Data listing
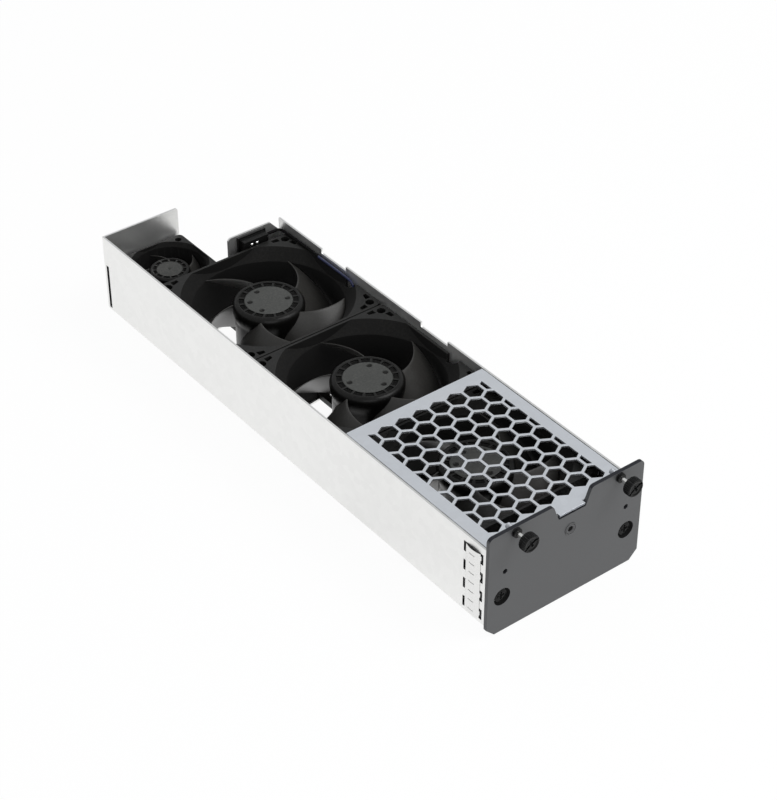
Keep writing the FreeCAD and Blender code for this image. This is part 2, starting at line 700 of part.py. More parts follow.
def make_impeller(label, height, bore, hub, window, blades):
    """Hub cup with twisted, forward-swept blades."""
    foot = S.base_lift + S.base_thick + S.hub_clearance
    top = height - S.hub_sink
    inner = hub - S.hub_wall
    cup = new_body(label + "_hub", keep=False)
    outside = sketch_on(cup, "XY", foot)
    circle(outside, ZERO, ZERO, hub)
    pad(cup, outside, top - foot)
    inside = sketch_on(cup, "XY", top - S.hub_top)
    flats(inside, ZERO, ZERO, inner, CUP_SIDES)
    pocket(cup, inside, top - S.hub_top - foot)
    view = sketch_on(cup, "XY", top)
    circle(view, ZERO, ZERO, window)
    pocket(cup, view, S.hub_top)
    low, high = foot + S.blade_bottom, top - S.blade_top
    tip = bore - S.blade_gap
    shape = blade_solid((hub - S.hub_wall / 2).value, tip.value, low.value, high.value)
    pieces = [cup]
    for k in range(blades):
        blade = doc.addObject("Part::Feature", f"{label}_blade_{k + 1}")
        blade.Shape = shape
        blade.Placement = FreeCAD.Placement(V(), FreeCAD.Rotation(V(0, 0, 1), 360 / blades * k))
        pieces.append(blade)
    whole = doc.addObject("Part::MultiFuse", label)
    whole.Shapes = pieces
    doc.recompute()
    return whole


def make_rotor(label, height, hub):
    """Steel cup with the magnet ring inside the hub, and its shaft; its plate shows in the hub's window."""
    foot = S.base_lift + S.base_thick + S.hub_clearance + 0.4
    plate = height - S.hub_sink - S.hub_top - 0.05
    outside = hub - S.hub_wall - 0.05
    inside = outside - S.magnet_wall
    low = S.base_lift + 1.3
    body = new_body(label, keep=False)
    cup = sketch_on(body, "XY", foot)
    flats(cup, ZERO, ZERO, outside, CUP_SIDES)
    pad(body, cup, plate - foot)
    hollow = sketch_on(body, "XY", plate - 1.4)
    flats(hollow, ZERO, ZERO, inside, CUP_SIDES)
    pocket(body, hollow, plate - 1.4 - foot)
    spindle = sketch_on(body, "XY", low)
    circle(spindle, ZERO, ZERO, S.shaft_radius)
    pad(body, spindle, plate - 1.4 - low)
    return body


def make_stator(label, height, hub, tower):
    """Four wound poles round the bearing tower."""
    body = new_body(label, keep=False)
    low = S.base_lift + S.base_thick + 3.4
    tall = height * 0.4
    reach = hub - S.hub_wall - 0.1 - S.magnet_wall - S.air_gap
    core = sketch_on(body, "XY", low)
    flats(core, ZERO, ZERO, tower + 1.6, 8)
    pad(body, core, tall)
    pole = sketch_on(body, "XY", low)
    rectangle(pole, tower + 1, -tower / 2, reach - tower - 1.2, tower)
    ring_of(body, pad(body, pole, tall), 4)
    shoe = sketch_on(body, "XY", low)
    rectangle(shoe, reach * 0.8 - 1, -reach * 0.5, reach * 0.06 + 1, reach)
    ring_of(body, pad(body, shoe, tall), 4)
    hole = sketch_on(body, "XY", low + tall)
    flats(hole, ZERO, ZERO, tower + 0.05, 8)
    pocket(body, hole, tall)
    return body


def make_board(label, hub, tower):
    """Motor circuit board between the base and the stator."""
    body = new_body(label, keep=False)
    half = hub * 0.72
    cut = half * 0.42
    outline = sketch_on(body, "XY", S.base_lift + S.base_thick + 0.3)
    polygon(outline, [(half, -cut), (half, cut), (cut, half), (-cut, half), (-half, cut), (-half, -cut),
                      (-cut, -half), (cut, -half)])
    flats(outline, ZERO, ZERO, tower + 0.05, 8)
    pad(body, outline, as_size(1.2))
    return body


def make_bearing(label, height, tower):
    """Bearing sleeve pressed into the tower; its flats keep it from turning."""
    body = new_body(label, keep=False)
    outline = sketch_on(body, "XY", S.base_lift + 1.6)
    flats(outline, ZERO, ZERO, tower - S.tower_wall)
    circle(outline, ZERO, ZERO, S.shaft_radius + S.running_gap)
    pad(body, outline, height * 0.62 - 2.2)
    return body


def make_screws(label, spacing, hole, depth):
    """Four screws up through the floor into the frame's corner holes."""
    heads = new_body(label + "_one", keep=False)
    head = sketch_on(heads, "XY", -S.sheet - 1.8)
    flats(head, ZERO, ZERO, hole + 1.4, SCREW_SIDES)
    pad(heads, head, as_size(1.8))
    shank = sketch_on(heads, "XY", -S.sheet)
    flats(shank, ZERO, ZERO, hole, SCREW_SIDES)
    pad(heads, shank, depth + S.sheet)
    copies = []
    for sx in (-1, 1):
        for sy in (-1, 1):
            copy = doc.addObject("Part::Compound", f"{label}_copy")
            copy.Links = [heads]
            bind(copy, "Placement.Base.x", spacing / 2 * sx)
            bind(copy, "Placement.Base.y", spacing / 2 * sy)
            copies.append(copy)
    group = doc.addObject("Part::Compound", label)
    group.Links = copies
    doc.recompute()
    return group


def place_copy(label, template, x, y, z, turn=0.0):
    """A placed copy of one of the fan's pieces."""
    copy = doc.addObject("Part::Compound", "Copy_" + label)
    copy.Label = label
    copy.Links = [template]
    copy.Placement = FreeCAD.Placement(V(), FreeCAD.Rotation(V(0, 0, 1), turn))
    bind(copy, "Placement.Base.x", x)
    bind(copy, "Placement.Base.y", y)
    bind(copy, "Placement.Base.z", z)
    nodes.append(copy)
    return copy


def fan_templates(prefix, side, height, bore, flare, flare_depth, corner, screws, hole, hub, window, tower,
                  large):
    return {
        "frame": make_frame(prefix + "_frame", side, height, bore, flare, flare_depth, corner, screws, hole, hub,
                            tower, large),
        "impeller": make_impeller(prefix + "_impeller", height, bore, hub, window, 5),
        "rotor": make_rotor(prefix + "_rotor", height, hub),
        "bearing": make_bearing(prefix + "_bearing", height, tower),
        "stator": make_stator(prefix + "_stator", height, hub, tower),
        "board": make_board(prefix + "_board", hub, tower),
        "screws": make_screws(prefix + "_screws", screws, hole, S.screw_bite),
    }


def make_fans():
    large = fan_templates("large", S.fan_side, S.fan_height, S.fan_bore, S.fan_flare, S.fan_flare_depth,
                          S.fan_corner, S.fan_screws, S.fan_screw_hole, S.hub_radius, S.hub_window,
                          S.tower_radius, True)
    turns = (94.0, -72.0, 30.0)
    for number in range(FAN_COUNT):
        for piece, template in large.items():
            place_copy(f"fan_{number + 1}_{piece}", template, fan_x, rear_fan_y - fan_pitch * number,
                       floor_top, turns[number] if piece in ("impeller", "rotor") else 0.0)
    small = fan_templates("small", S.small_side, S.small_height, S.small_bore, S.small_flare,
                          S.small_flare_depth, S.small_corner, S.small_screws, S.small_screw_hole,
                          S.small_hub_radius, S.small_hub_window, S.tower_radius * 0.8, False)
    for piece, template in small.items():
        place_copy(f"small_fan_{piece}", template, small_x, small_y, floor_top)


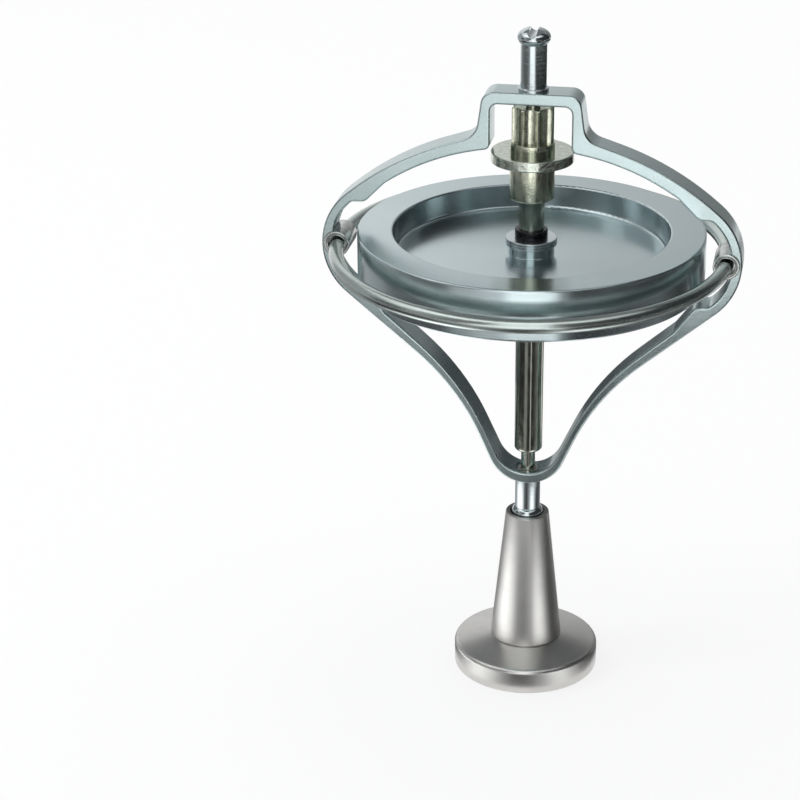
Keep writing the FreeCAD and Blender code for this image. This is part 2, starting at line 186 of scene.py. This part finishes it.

Aim: Repeat the material from above exactly, word for word.

Complete response:
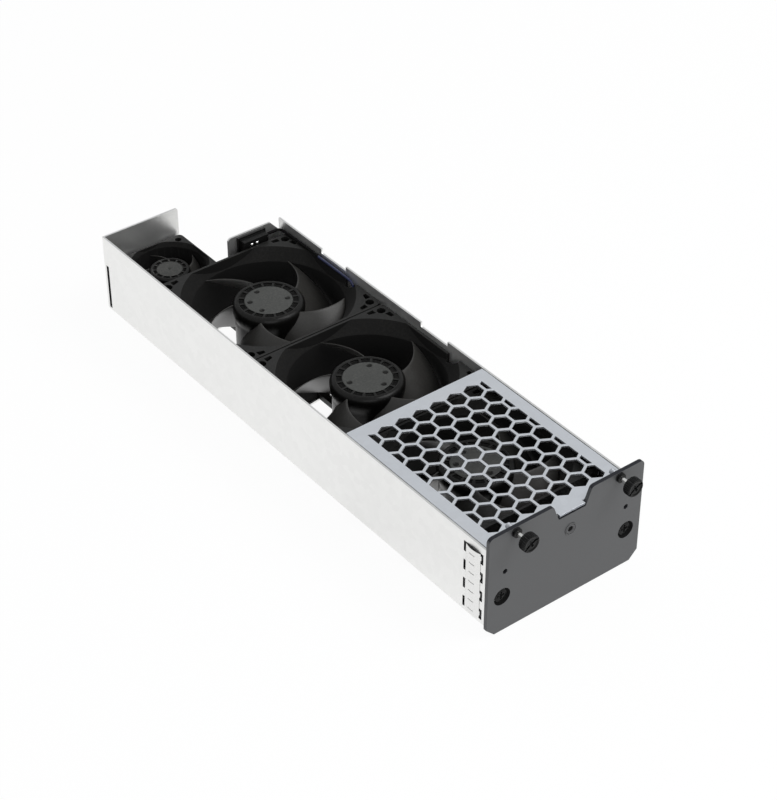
Keep writing the FreeCAD and Blender code for this image. This is part 2, starting at line 700 of part.py. More parts follow.
def make_impeller(label, height, bore, hub, window, blades):
    """Hub cup with twisted, forward-swept blades."""
    foot = S.base_lift + S.base_thick + S.hub_clearance
    top = height - S.hub_sink
    inner = hub - S.hub_wall
    cup = new_body(label + "_hub", keep=False)
    outside = sketch_on(cup, "XY", foot)
    circle(outside, ZERO, ZERO, hub)
    pad(cup, outside, top - foot)
    inside = sketch_on(cup, "XY", top - S.hub_top)
    flats(inside, ZERO, ZERO, inner, CUP_SIDES)
    pocket(cup, inside, top - S.hub_top - foot)
    view = sketch_on(cup, "XY", top)
    circle(view, ZERO, ZERO, window)
    pocket(cup, view, S.hub_top)
    low, high = foot + S.blade_bottom, top - S.blade_top
    tip = bore - S.blade_gap
    shape = blade_solid((hub - S.hub_wall / 2).value, tip.value, low.value, high.value)
    pieces = [cup]
    for k in range(blades):
        blade = doc.addObject("Part::Feature", f"{label}_blade_{k + 1}")
        blade.Shape = shape
        blade.Placement = FreeCAD.Placement(V(), FreeCAD.Rotation(V(0, 0, 1), 360 / blades * k))
        pieces.append(blade)
    whole = doc.addObject("Part::MultiFuse", label)
    whole.Shapes = pieces
    doc.recompute()
    return whole


def make_rotor(label, height, hub):
    """Steel cup with the magnet ring inside the hub, and its shaft; its plate shows in the hub's window."""
    foot = S.base_lift + S.base_thick + S.hub_clearance + 0.4
    plate = height - S.hub_sink - S.hub_top - 0.05
    outside = hub - S.hub_wall - 0.05
    inside = outside - S.magnet_wall
    low = S.base_lift + 1.3
    body = new_body(label, keep=False)
    cup = sketch_on(body, "XY", foot)
    flats(cup, ZERO, ZERO, outside, CUP_SIDES)
    pad(body, cup, plate - foot)
    hollow = sketch_on(body, "XY", plate - 1.4)
    flats(hollow, ZERO, ZERO, inside, CUP_SIDES)
    pocket(body, hollow, plate - 1.4 - foot)
    spindle = sketch_on(body, "XY", low)
    circle(spindle, ZERO, ZERO, S.shaft_radius)
    pad(body, spindle, plate - 1.4 - low)
    return body


def make_stator(label, height, hub, tower):
    """Four wound poles round the bearing tower."""
    body = new_body(label, keep=False)
    low = S.base_lift + S.base_thick + 3.4
    tall = height * 0.4
    reach = hub - S.hub_wall - 0.1 - S.magnet_wall - S.air_gap
    core = sketch_on(body, "XY", low)
    flats(core, ZERO, ZERO, tower + 1.6, 8)
    pad(body, core, tall)
    pole = sketch_on(body, "XY", low)
    rectangle(pole, tower + 1, -tower / 2, reach - tower - 1.2, tower)
    ring_of(body, pad(body, pole, tall), 4)
    shoe = sketch_on(body, "XY", low)
    rectangle(shoe, reach * 0.8 - 1, -reach * 0.5, reach * 0.06 + 1, reach)
    ring_of(body, pad(body, shoe, tall), 4)
    hole = sketch_on(body, "XY", low + tall)
    flats(hole, ZERO, ZERO, tower + 0.05, 8)
    pocket(body, hole, tall)
    return body


def make_board(label, hub, tower):
    """Motor circuit board between the base and the stator."""
    body = new_body(label, keep=False)
    half = hub * 0.72
    cut = half * 0.42
    outline = sketch_on(body, "XY", S.base_lift + S.base_thick + 0.3)
    polygon(outline, [(half, -cut), (half, cut), (cut, half), (-cut, half), (-half, cut), (-half, -cut),
                      (-cut, -half), (cut, -half)])
    flats(outline, ZERO, ZERO, tower + 0.05, 8)
    pad(body, outline, as_size(1.2))
    return body


def make_bearing(label, height, tower):
    """Bearing sleeve pressed into the tower; its flats keep it from turning."""
    body = new_body(label, keep=False)
    outline = sketch_on(body, "XY", S.base_lift + 1.6)
    flats(outline, ZERO, ZERO, tower - S.tower_wall)
    circle(outline, ZERO, ZERO, S.shaft_radius + S.running_gap)
    pad(body, outline, height * 0.62 - 2.2)
    return body


def make_screws(label, spacing, hole, depth):
    """Four screws up through the floor into the frame's corner holes."""
    heads = new_body(label + "_one", keep=False)
    head = sketch_on(heads, "XY", -S.sheet - 1.8)
    flats(head, ZERO, ZERO, hole + 1.4, SCREW_SIDES)
    pad(heads, head, as_size(1.8))
    shank = sketch_on(heads, "XY", -S.sheet)
    flats(shank, ZERO, ZERO, hole, SCREW_SIDES)
    pad(heads, shank, depth + S.sheet)
    copies = []
    for sx in (-1, 1):
        for sy in (-1, 1):
            copy = doc.addObject("Part::Compound", f"{label}_copy")
            copy.Links = [heads]
            bind(copy, "Placement.Base.x", spacing / 2 * sx)
            bind(copy, "Placement.Base.y", spacing / 2 * sy)
            copies.append(copy)
    group = doc.addObject("Part::Compound", label)
    group.Links = copies
    doc.recompute()
    return group


def place_copy(label, template, x, y, z, turn=0.0):
    """A placed copy of one of the fan's pieces."""
    copy = doc.addObject("Part::Compound", "Copy_" + label)
    copy.Label = label
    copy.Links = [template]
    copy.Placement = FreeCAD.Placement(V(), FreeCAD.Rotation(V(0, 0, 1), turn))
    bind(copy, "Placement.Base.x", x)
    bind(copy, "Placement.Base.y", y)
    bind(copy, "Placement.Base.z", z)
    nodes.append(copy)
    return copy


def fan_templates(prefix, side, height, bore, flare, flare_depth, corner, screws, hole, hub, window, tower,
                  large):
    return {
        "frame": make_frame(prefix + "_frame", side, height, bore, flare, flare_depth, corner, screws, hole, hub,
                            tower, large),
        "impeller": make_impeller(prefix + "_impeller", height, bore, hub, window, 5),
        "rotor": make_rotor(prefix + "_rotor", height, hub),
        "bearing": make_bearing(prefix + "_bearing", height, tower),
        "stator": make_stator(prefix + "_stator", height, hub, tower),
        "board": make_board(prefix + "_board", hub, tower),
        "screws": make_screws(prefix + "_screws", screws, hole, S.screw_bite),
    }


def make_fans():
    large = fan_templates("large", S.fan_side, S.fan_height, S.fan_bore, S.fan_flare, S.fan_flare_depth,
                          S.fan_corner, S.fan_screws, S.fan_screw_hole, S.hub_radius, S.hub_window,
                          S.tower_radius, True)
    turns = (94.0, -72.0, 30.0)
    for number in range(FAN_COUNT):
        for piece, template in large.items():
            place_copy(f"fan_{number + 1}_{piece}", template, fan_x, rear_fan_y - fan_pitch * number,
                       floor_top, turns[number] if piece in ("impeller", "rotor") else 0.0)
    small = fan_templates("small", S.small_side, S.small_height, S.small_bore, S.small_flare,
                          S.small_flare_depth, S.small_corner, S.small_screws, S.small_screw_hole,
                          S.small_hub_radius, S.small_hub_window, S.tower_radius * 0.8, False)
    for piece, template in small.items():
        place_copy(f"small_fan_{piece}", template, small_x, small_y, floor_top)


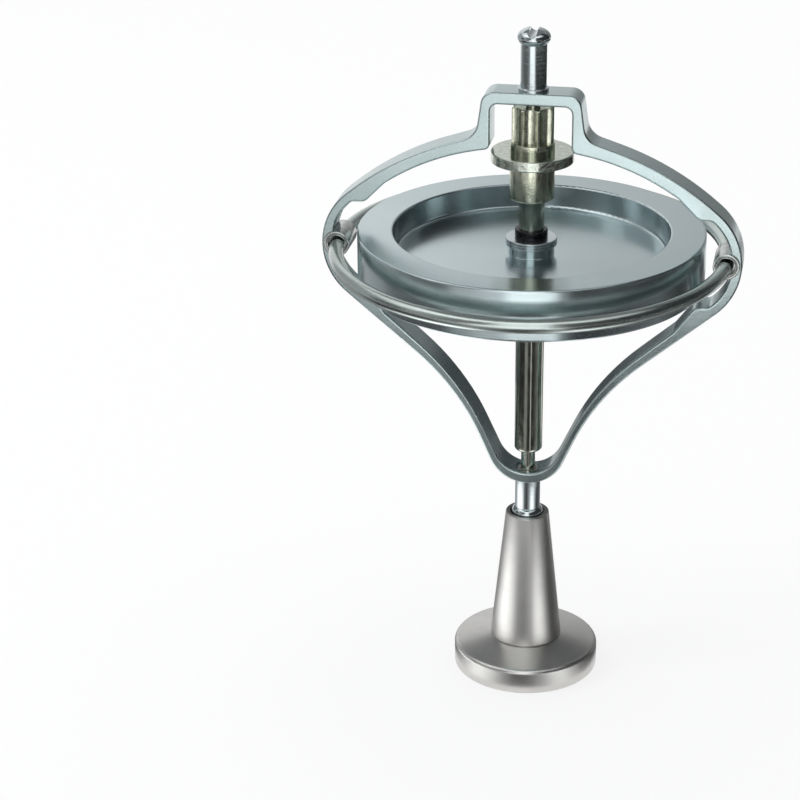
Keep writing the FreeCAD and Blender code for this image. This is part 2, starting at line 186 of scene.py. This part finishes it.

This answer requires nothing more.